[WHAT IS EXPECTED]
Write out the listing beneath this instruction in its entirety, exactly as it reads.

─── RAW DATA ───

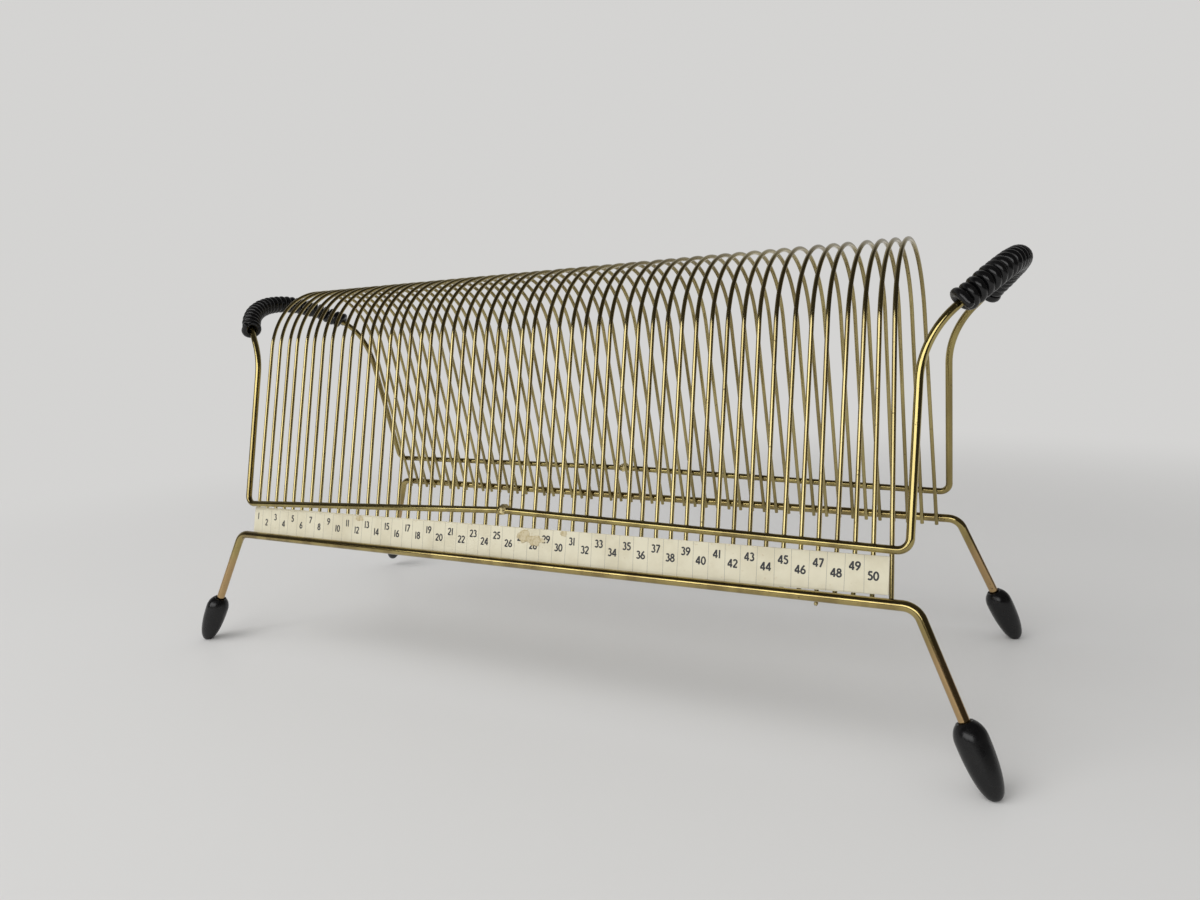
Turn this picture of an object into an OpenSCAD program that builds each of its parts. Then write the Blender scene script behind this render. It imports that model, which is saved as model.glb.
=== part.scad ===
// Counter stand that keeps single records upright in a row of numbered slots.
// Bent and welded wire with a corded grip at each end and four push-on feet.
// Lengths are in millimetres, angles in degrees. The origin is the middle of
// the footprint on the table: +X runs along the row towards the highest number,
// -Y is the numbered front and +Z is up.

/* [Hoops] */
// Slots in the row, one fewer than the hoops
slot_count = 50; // [20:1:50]
// Distance from one hoop to the next
slot_pitch = 7.5; // [7:0.1:7.8]
// Thickness of the wire that the hoops are bent from
hoop_wire = 2; // [1.6:0.1:2.4]
// Height of the wire's centre at the top of a hoop
hoop_top = 215; // [205:1:225]
// How far the hoops' legs, and the frame's ends, lean in towards the middle
side_lean = 13.6; // [12:0.1:15]
// How far a hoop's legs reach down past the centre of the foot rails
hoop_tail = 3.2; // [2.5:0.1:6]
// Largest lean of a hoop along the row, as the hoops were set by hand
hoop_sway = 0.35; // [0:0.05:0.4]
// Lean of the last hoop, which has been knocked towards the others
last_hoop_lean = 1.5; // [0:0.1:1.6]

/* [Handle frame] */
// Thickness of the frame's wire
frame_wire = 3.5; // [3:0.1:4]
// Height of the front rail's centre at the low-number end
rail_z = 86.4; // [85:0.1:90]
// How much higher the front rail ends at the high-number end
front_rise = 2.4; // [0:0.1:3]
// Height above rail_z of the rear rail's low-number end, as the frame is twisted
rear_rise = 5.5; // [0:0.1:6]
// Depth below rail_z of the rear rail's high-number end
rear_drop = 2.2; // [0:0.1:3]
// Distance between the centres of the two upper rails
rail_gap = 139.6; // [136:0.1:142]
// Distance between the upright ends, at the upper rails
frame_length = 388.2; // [386:0.1:396]
// Radius of the frame's four corners
corner_radius = 5; // [4:0.5:8]
// Height above rail_z of the front rail's weld, where it bows up
front_bow = 6.9; // [0:0.1:7]
// Height above rail_z of the rear rail's weld
rear_bow = 4.5; // [0:0.1:7]
// Distance of the welds from the middle of the row, towards the low numbers
weld_offset = 3.75; // [0:0.25:30]
// Thickness of the bead on a weld
weld_bead = 4.8; // [4.4:0.1:6]
// Outward lean of the upright ends
upright_lean = 0.85; // [0:0.05:3]
// Radius of the bend that turns each end outwards into a handle
tilt_radius = 40.7; // [30:0.1:45]
// Height at which the high-number end starts to turn outwards
high_bend_z = 154.8; // [150:0.1:165]
// Outward tilt of the handle at the high-number end
high_tilt = 46.6; // [35:0.1:55]
// Length of that end from rail to top, measured up its middle
high_reach = 128.5; // [124:0.1:138]
// Height at which the low-number end starts to turn outwards
low_bend_z = 164.8; // [150:0.1:165]
// Outward tilt of the handle at the low-number end
low_tilt = 48.7; // [35:0.1:55]
// Length of that end from rail to top, measured up its middle
low_reach = 135; // [124:0.1:138]

/* [Foot rails] */
// Thickness of the foot rails' wire
foot_wire = 4.5; // [4:0.1:5]
// Height of the foot rails' centre
foot_rail_z = 68; // [62:0.2:70]
// Distance between the corners where a foot rail turns down into its legs
foot_rail_length = 395; // [394:0.2:400]
// How much higher the rear foot rail ends at the low-number end
rear_lift = 5; // [0:0.1:6]
// Radius of those corners
foot_bend_radius = 8; // [6:0.5:10]
// Splay of a leg along the row
leg_splay = 24; // [18:0.1:26]
// Splay of a leg to the front or the rear
leg_spread = 9.6; // [4:0.1:10]

/* [Feet] */
// Length of a foot
foot_length = 30; // [28:0.5:36]
// Thickness of a foot at its widest
foot_width = 12.9; // [11:0.1:15]
// Thickness of a foot at its flat top rim
foot_rim = 7; // [6.5:0.1:8]
// Depth of the socket that the leg is pushed into
socket_depth = 15; // [10:0.5:18]
// Depth of the flat worn on the tip
tip_flat = 0.4; // [0.3:0.05:0.6]

/* [Grips] */
// Thickness of the plastic cord
cord = 3.3; // [3:0.05:3.3]
// Turns of cord on each handle
grip_turns = 24; // [18:1:24]
// Distance from one turn to the next along the handle's wire
turn_pitch = 4.1; // [4.1:0.01:4.14]
// How far the winding sits towards the front from the middle of a handle
winding_shift = 3.2; // [0:0.1:5]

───

[CORRECT OUTPUT]
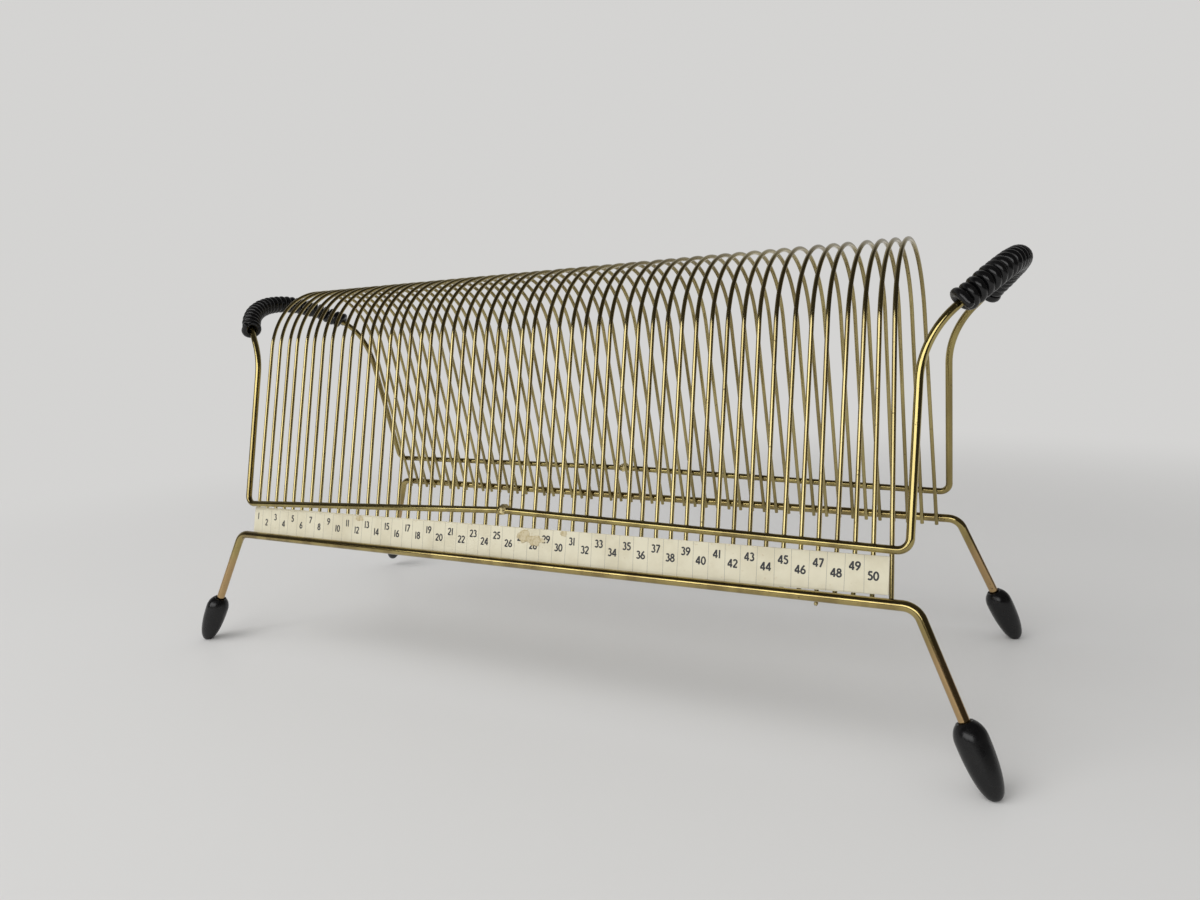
Turn this picture of an object into an OpenSCAD program that builds each of its parts. Then write the Blender scene script behind this render. It imports that model, which is saved as model.glb.
=== part.scad ===
// Counter stand that keeps single records upright in a row of numbered slots.
// Bent and welded wire with a corded grip at each end and four push-on feet.
// Lengths are in millimetres, angles in degrees. The origin is the middle of
// the footprint on the table: +X runs along the row towards the highest number,
// -Y is the numbered front and +Z is up.

/* [Hoops] */
// Slots in the row, one fewer than the hoops
slot_count = 50; // [20:1:50]
// Distance from one hoop to the next
slot_pitch = 7.5; // [7:0.1:7.8]
// Thickness of the wire that the hoops are bent from
hoop_wire = 2; // [1.6:0.1:2.4]
// Height of the wire's centre at the top of a hoop
hoop_top = 215; // [205:1:225]
// How far the hoops' legs, and the frame's ends, lean in towards the middle
side_lean = 13.6; // [12:0.1:15]
// How far a hoop's legs reach down past the centre of the foot rails
hoop_tail = 3.2; // [2.5:0.1:6]
// Largest lean of a hoop along the row, as the hoops were set by hand
hoop_sway = 0.35; // [0:0.05:0.4]
// Lean of the last hoop, which has been knocked towards the others
last_hoop_lean = 1.5; // [0:0.1:1.6]

/* [Handle frame] */
// Thickness of the frame's wire
frame_wire = 3.5; // [3:0.1:4]
// Height of the front rail's centre at the low-number end
rail_z = 86.4; // [85:0.1:90]
// How much higher the front rail ends at the high-number end
front_rise = 2.4; // [0:0.1:3]
// Height above rail_z of the rear rail's low-number end, as the frame is twisted
rear_rise = 5.5; // [0:0.1:6]
// Depth below rail_z of the rear rail's high-number end
rear_drop = 2.2; // [0:0.1:3]
// Distance between the centres of the two upper rails
rail_gap = 139.6; // [136:0.1:142]
// Distance between the upright ends, at the upper rails
frame_length = 388.2; // [386:0.1:396]
// Radius of the frame's four corners
corner_radius = 5; // [4:0.5:8]
// Height above rail_z of the front rail's weld, where it bows up
front_bow = 6.9; // [0:0.1:7]
// Height above rail_z of the rear rail's weld
rear_bow = 4.5; // [0:0.1:7]
// Distance of the welds from the middle of the row, towards the low numbers
weld_offset = 3.75; // [0:0.25:30]
// Thickness of the bead on a weld
weld_bead = 4.8; // [4.4:0.1:6]
// Outward lean of the upright ends
upright_lean = 0.85; // [0:0.05:3]
// Radius of the bend that turns each end outwards into a handle
tilt_radius = 40.7; // [30:0.1:45]
// Height at which the high-number end starts to turn outwards
high_bend_z = 154.8; // [150:0.1:165]
// Outward tilt of the handle at the high-number end
high_tilt = 46.6; // [35:0.1:55]
// Length of that end from rail to top, measured up its middle
high_reach = 128.5; // [124:0.1:138]
// Height at which the low-number end starts to turn outwards
low_bend_z = 164.8; // [150:0.1:165]
// Outward tilt of the handle at the low-number end
low_tilt = 48.7; // [35:0.1:55]
// Length of that end from rail to top, measured up its middle
low_reach = 135; // [124:0.1:138]

/* [Foot rails] */
// Thickness of the foot rails' wire
foot_wire = 4.5; // [4:0.1:5]
// Height of the foot rails' centre
foot_rail_z = 68; // [62:0.2:70]
// Distance between the corners where a foot rail turns down into its legs
foot_rail_length = 395; // [394:0.2:400]
// How much higher the rear foot rail ends at the low-number end
rear_lift = 5; // [0:0.1:6]
// Radius of those corners
foot_bend_radius = 8; // [6:0.5:10]
// Splay of a leg along the row
leg_splay = 24; // [18:0.1:26]
// Splay of a leg to the front or the rear
leg_spread = 9.6; // [4:0.1:10]

/* [Feet] */
// Length of a foot
foot_length = 30; // [28:0.5:36]
// Thickness of a foot at its widest
foot_width = 12.9; // [11:0.1:15]
// Thickness of a foot at its flat top rim
foot_rim = 7; // [6.5:0.1:8]
// Depth of the socket that the leg is pushed into
socket_depth = 15; // [10:0.5:18]
// Depth of the flat worn on the tip
tip_flat = 0.4; // [0.3:0.05:0.6]

/* [Grips] */
// Thickness of the plastic cord
cord = 3.3; // [3:0.05:3.3]
// Turns of cord on each handle
grip_turns = 24; // [18:1:24]
// Distance from one turn to the next along the handle's wire
turn_pitch = 4.1; // [4.1:0.01:4.14]
// How far the winding sits towards the front from the middle of a handle
winding_shift = 3.2; // [0:0.1:5]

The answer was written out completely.